▶ **WHAT YOU ARE ASKED TO DO**:
Could you print every record below exactly as it appears?

(Scripts that build objects)
┌──

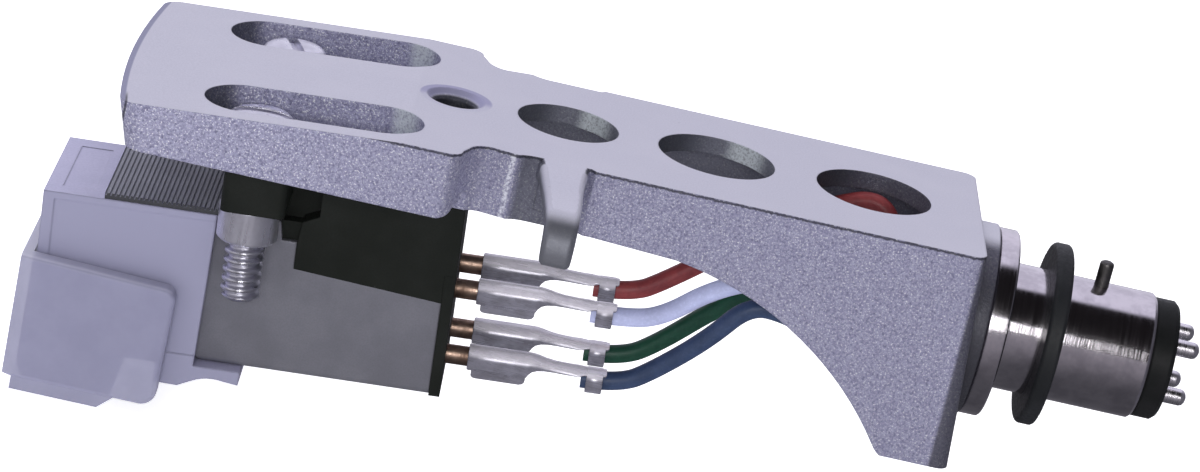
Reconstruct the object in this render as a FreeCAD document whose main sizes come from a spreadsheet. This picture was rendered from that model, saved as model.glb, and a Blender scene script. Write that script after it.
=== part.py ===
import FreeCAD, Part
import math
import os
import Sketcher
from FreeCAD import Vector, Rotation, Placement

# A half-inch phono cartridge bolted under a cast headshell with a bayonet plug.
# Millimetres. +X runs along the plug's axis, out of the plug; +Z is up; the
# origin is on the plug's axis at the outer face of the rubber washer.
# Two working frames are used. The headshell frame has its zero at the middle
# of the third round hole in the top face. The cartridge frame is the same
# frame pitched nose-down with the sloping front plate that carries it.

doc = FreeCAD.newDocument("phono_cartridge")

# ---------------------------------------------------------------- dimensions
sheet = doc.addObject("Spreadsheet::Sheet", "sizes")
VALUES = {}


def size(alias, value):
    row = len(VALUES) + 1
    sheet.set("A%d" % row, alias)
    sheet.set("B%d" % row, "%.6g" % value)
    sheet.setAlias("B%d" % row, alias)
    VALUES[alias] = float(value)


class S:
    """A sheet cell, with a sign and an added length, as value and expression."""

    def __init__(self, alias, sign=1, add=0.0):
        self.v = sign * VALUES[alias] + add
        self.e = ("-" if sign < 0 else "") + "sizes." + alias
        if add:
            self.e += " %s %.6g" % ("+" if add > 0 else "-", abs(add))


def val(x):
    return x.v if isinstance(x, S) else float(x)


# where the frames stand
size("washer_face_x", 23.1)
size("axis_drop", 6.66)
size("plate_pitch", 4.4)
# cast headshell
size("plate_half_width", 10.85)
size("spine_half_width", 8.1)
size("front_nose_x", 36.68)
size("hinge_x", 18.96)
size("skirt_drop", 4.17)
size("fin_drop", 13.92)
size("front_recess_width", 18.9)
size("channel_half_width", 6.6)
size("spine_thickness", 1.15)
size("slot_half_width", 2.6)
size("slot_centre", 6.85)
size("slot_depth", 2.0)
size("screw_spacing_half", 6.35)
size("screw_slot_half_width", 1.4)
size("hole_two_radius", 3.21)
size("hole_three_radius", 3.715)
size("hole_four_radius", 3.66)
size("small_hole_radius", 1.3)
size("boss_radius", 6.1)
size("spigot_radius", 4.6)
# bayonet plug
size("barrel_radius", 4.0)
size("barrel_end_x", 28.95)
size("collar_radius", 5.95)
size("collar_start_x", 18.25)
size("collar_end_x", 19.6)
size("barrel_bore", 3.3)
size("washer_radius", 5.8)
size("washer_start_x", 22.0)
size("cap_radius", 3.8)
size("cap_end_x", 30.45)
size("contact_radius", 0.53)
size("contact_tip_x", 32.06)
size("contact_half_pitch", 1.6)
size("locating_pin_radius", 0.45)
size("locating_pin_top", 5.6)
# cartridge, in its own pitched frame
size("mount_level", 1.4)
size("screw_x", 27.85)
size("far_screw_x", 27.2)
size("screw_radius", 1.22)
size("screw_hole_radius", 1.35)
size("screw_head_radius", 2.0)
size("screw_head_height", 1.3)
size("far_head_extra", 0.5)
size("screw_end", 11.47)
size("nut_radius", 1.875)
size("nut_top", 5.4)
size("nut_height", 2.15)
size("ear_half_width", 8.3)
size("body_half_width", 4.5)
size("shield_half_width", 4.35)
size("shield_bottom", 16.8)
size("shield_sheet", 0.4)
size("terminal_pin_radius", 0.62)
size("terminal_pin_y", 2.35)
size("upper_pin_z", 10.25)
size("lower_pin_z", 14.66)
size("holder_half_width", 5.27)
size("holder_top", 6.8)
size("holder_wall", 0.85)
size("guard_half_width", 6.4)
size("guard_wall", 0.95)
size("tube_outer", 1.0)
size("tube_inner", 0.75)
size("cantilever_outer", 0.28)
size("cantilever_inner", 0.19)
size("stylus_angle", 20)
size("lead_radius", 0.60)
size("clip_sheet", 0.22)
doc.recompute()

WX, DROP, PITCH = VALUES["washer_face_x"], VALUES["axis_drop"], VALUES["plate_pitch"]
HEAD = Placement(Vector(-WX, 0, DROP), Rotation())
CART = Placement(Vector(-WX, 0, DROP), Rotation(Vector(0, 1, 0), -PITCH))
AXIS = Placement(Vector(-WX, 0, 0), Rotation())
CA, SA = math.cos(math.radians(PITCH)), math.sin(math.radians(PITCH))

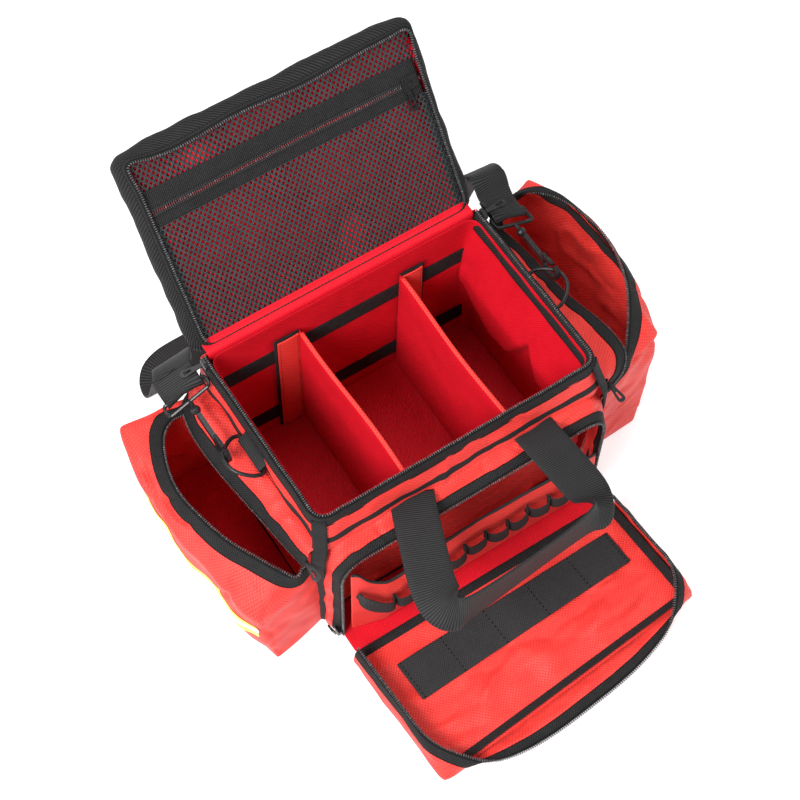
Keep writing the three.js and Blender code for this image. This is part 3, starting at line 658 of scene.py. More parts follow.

└──

▶ **WRITTEN SOLUTION**:
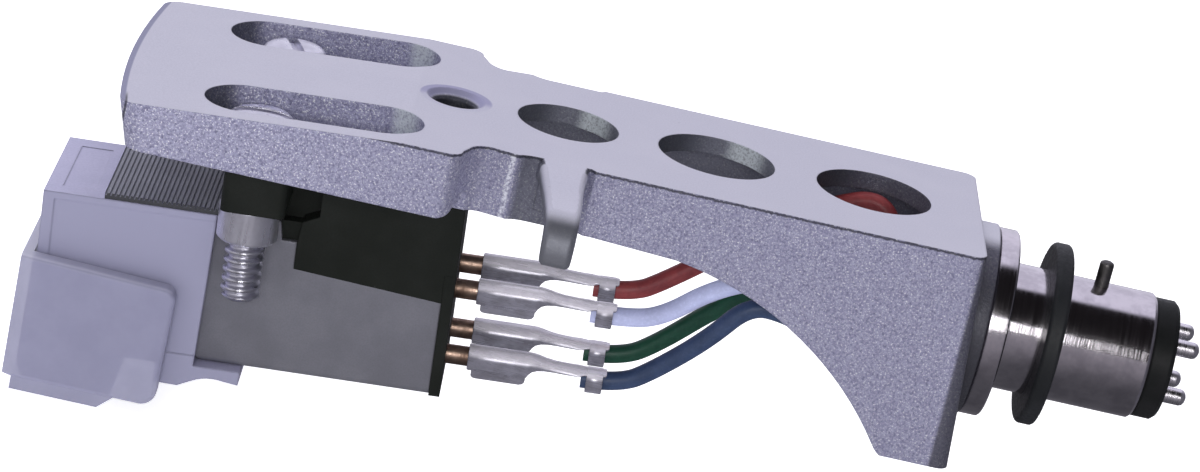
Reconstruct the object in this render as a FreeCAD document whose main sizes come from a spreadsheet. This picture was rendered from that model, saved as model.glb, and a Blender scene script. Write that script after it.
=== part.py ===
import FreeCAD, Part
import math
import os
import Sketcher
from FreeCAD import Vector, Rotation, Placement

# A half-inch phono cartridge bolted under a cast headshell with a bayonet plug.
# Millimetres. +X runs along the plug's axis, out of the plug; +Z is up; the
# origin is on the plug's axis at the outer face of the rubber washer.
# Two working frames are used. The headshell frame has its zero at the middle
# of the third round hole in the top face. The cartridge frame is the same
# frame pitched nose-down with the sloping front plate that carries it.

doc = FreeCAD.newDocument("phono_cartridge")

# ---------------------------------------------------------------- dimensions
sheet = doc.addObject("Spreadsheet::Sheet", "sizes")
VALUES = {}


def size(alias, value):
    row = len(VALUES) + 1
    sheet.set("A%d" % row, alias)
    sheet.set("B%d" % row, "%.6g" % value)
    sheet.setAlias("B%d" % row, alias)
    VALUES[alias] = float(value)


class S:
    """A sheet cell, with a sign and an added length, as value and expression."""

    def __init__(self, alias, sign=1, add=0.0):
        self.v = sign * VALUES[alias] + add
        self.e = ("-" if sign < 0 else "") + "sizes." + alias
        if add:
            self.e += " %s %.6g" % ("+" if add > 0 else "-", abs(add))


def val(x):
    return x.v if isinstance(x, S) else float(x)


# where the frames stand
size("washer_face_x", 23.1)
size("axis_drop", 6.66)
size("plate_pitch", 4.4)
# cast headshell
size("plate_half_width", 10.85)
size("spine_half_width", 8.1)
size("front_nose_x", 36.68)
size("hinge_x", 18.96)
size("skirt_drop", 4.17)
size("fin_drop", 13.92)
size("front_recess_width", 18.9)
size("channel_half_width", 6.6)
size("spine_thickness", 1.15)
size("slot_half_width", 2.6)
size("slot_centre", 6.85)
size("slot_depth", 2.0)
size("screw_spacing_half", 6.35)
size("screw_slot_half_width", 1.4)
size("hole_two_radius", 3.21)
size("hole_three_radius", 3.715)
size("hole_four_radius", 3.66)
size("small_hole_radius", 1.3)
size("boss_radius", 6.1)
size("spigot_radius", 4.6)
# bayonet plug
size("barrel_radius", 4.0)
size("barrel_end_x", 28.95)
size("collar_radius", 5.95)
size("collar_start_x", 18.25)
size("collar_end_x", 19.6)
size("barrel_bore", 3.3)
size("washer_radius", 5.8)
size("washer_start_x", 22.0)
size("cap_radius", 3.8)
size("cap_end_x", 30.45)
size("contact_radius", 0.53)
size("contact_tip_x", 32.06)
size("contact_half_pitch", 1.6)
size("locating_pin_radius", 0.45)
size("locating_pin_top", 5.6)
# cartridge, in its own pitched frame
size("mount_level", 1.4)
size("screw_x", 27.85)
size("far_screw_x", 27.2)
size("screw_radius", 1.22)
size("screw_hole_radius", 1.35)
size("screw_head_radius", 2.0)
size("screw_head_height", 1.3)
size("far_head_extra", 0.5)
size("screw_end", 11.47)
size("nut_radius", 1.875)
size("nut_top", 5.4)
size("nut_height", 2.15)
size("ear_half_width", 8.3)
size("body_half_width", 4.5)
size("shield_half_width", 4.35)
size("shield_bottom", 16.8)
size("shield_sheet", 0.4)
size("terminal_pin_radius", 0.62)
size("terminal_pin_y", 2.35)
size("upper_pin_z", 10.25)
size("lower_pin_z", 14.66)
size("holder_half_width", 5.27)
size("holder_top", 6.8)
size("holder_wall", 0.85)
size("guard_half_width", 6.4)
size("guard_wall", 0.95)
size("tube_outer", 1.0)
size("tube_inner", 0.75)
size("cantilever_outer", 0.28)
size("cantilever_inner", 0.19)
size("stylus_angle", 20)
size("lead_radius", 0.60)
size("clip_sheet", 0.22)
doc.recompute()

WX, DROP, PITCH = VALUES["washer_face_x"], VALUES["axis_drop"], VALUES["plate_pitch"]
HEAD = Placement(Vector(-WX, 0, DROP), Rotation())
CART = Placement(Vector(-WX, 0, DROP), Rotation(Vector(0, 1, 0), -PITCH))
AXIS = Placement(Vector(-WX, 0, 0), Rotation())
CA, SA = math.cos(math.radians(PITCH)), math.sin(math.radians(PITCH))

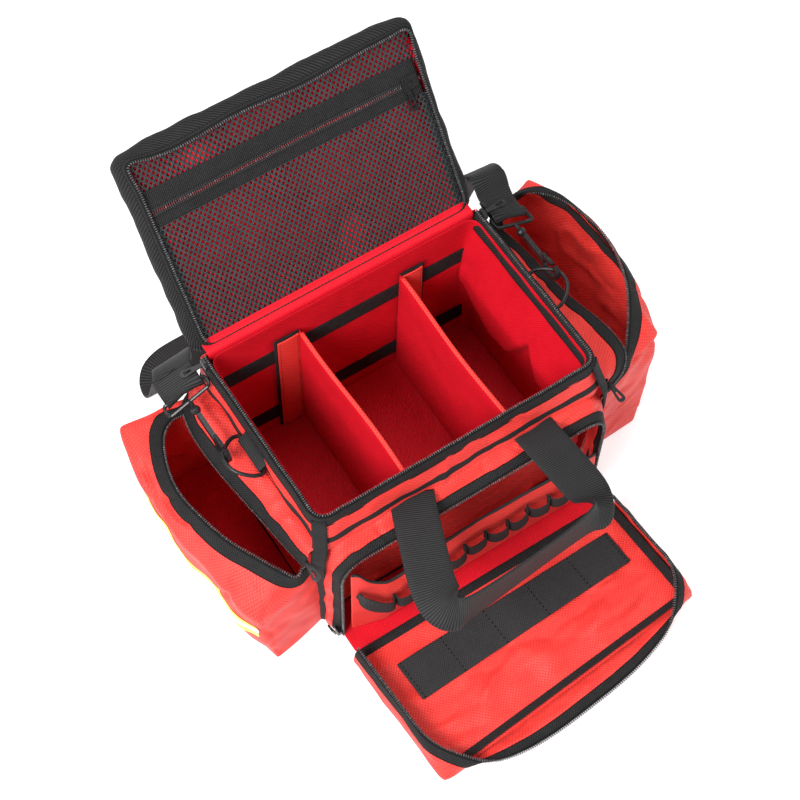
Keep writing the three.js and Blender code for this image. This is part 3, starting at line 658 of scene.py. More parts follow.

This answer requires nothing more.